Professor Tom Powles’ research focuses on bladder and kidney cancer. Historically, bladder cancer hasn’t attracted as much research attention as some other cancer types, leading to a lack of effective treatments. Most patients with advanced disease die within a year of diagnosis.

This year, following decades of work, Professor Powles and his team published groundbreaking results of the EV302 trial, which revealed that a drug combination that uses both immunotherapy and chemotherapy doubled life expectancy in people with advanced bladder cancer from around a year to two-and-a-half years.

This advance has been referred to as “the biggest breakthrough in the treatment of advanced bladder cancer that we’ve had in roughly 40 years”. The results led to Professor Powles being featured in Nature’s top 10 list of people who shaped science in 2023 and TIME magazine’s top 100 most influential people in global health in 2024.

Professor Powles' clinical trial work in kidney cancer has also seen recent success, with results from the KEYNOTE-564 trial showing that an immunotherapy can improve survival when given to patients after they receive surgery for their cancer.

Mesothelioma

Professor Peter Szlosarek’s research has unveiled a breakthrough in the treatment of a rare but rapidly fatal form of cancer known as malignant plural mesothelioma. This tumour type affects the lining of the lungs and is usually caused by to exposure to asbestos. It currently has one of the lowest survival rates of any solid cancer, with only around 5-10% of patients surviving for 5 years.

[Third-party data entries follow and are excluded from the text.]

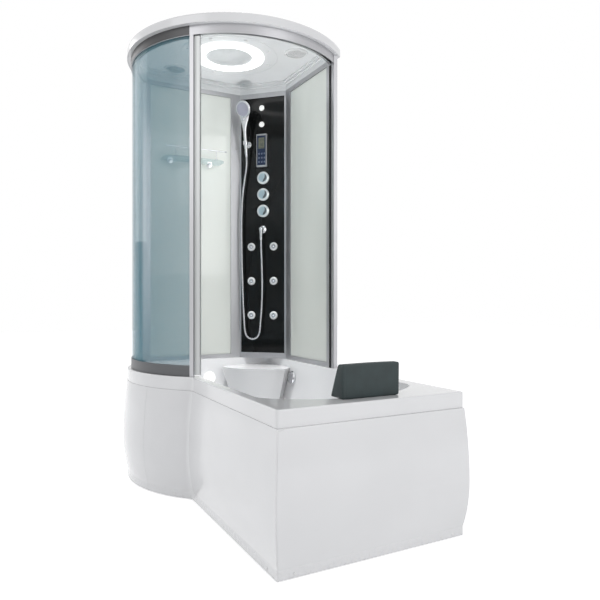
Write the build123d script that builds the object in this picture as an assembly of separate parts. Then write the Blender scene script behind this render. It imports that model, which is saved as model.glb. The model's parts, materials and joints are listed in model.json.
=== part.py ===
from build123d import *
from math import acos, asin, atan2, cos, degrees, pi, radians, sin, sqrt, tan
import os

# Jetted bath with a round shower cabin over one end.
# Millimetres, +Z up. +X is the foot end, -X the shower end against the room's
# end wall, -Y the open front, +Y the room's long wall. The origin is the
# centre of the base of the whole object's box.

# Bath outline
BATH_LENGTH = 1600
BATH_WIDTH = 770
RIM_HEIGHT = 538
RIM_BAND = 59
SHELL = 6
RIM_EDGE_RADIUS = 5
NEAR_CORNER_RADIUS = 12
CABIN_FROM_END = 330
CABIN_FROM_WALL = 388
ROUND_RADIUS = 562
WAIST_RADIUS = 60

# Aprons
FRONT_BELLY = 22
END_BELLY = 36
FRONT_STEP = 3
END_STEP = 9
BELLY_HEIGHT = 215
KICK_HEIGHT = 36
APRON_CLEARANCE = 3
APRON_THICKNESS = 4
APRON_LIP = 18
APRON_JOINT_ANGLE = -69
APRON_JOINT_GAP = 0.6
SEAM = 0.3
CAP_RADIUS = 6
CAP_PROUD = 1.6
CAP_HEIGHT = 15
FRONT_CAPS = (74, 469)
END_CAPS = (64, 722)
ROUND_CAP_ANGLE = -52

# Basin
FRONT_LEDGE = 38
WALL_LEDGE = 58
END_LEDGE = 33
FOOT_LEDGE = 83
FOOT_ARC = 450
ROUND_LEDGE = 57
BASIN_FLOOR = 112
BASIN_DRAFT = 6
FOOT_CORNER = 90
BASIN_CORNER = 60
SLOPE_TOP_INSET = 14
SLOPE_TOP_DROP = 20
SLOPE_RUN = 240
SEAT_DROP = 41
SEAT_WIDTH = 380
SEAT_DEPTH = 205
SEAT_BULGE = 55
SEAT_FOOT_WIDTH = 170
SEAT_FOOT_DEPTH = 105

# Cabin walls
END_WALL_DEPTH = 20
END_WALL_START = 799
LONG_WALL_SETBACK = 45
LONG_WALL_DEPTH = 25
LONG_WALL_END = 707
COLUMN_CUT = 203
WALL_TOP_DROP = 12
WALL_RAIL = 24
WALL_POST = 25
CORNER_POST = 55
WALL_GLASS = 5
WALL_GLASS_RECESS = 6
LEFT_PROFILE = (23, 39)
RIGHT_PROFILE = (47, 20)

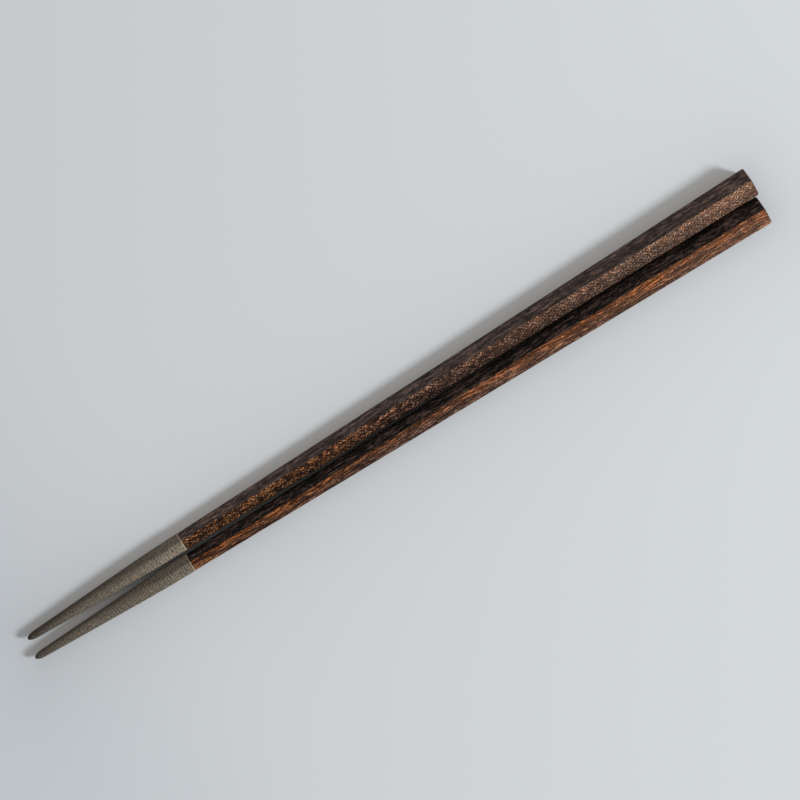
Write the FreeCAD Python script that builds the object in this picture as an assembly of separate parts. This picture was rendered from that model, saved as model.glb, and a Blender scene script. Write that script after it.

Professor Szlosarek has developed a unique approach that starves tumours by cutting off their food supply. Twenty years ago, while completing his PhD studies in Professor Fran Balkwill’s lab, Peter discovered that some tumour cells lack an enzyme called ASS1 that allows them to manufacture an important nutrient – the amino acid arginine. This was the first step in two decades of research that eventually led to the ATOMIC-meso clinical trial. The combination of Professor Szlosarek’s arginine-starvation technique with conventional chemotherapy quadrupled the number of patients still alive after 3 years, with certain patients seeming to respond especially well to the treatment. Professor Szlosarek and his team are investigating whether this approach can also be applied to other types of cancer.

Looking to the future

Hundreds of different trials across a spectrum of cancer types are currently underway within Barts ECMC, and we look forward to seeing similar success stories emerging in the coming years. Going forward, the centre plans to build on existing strengths such as immunotherapy while also pursuing emerging therapies and approaches to running trials that show exciting potential. Another focus will be to increase engagement with patients and overcome barriers to access – the Barts ECMC is pleased to serve an incredibly diverse patient population in London, and will work to reduce barriers to access and engage with patients no matter their background.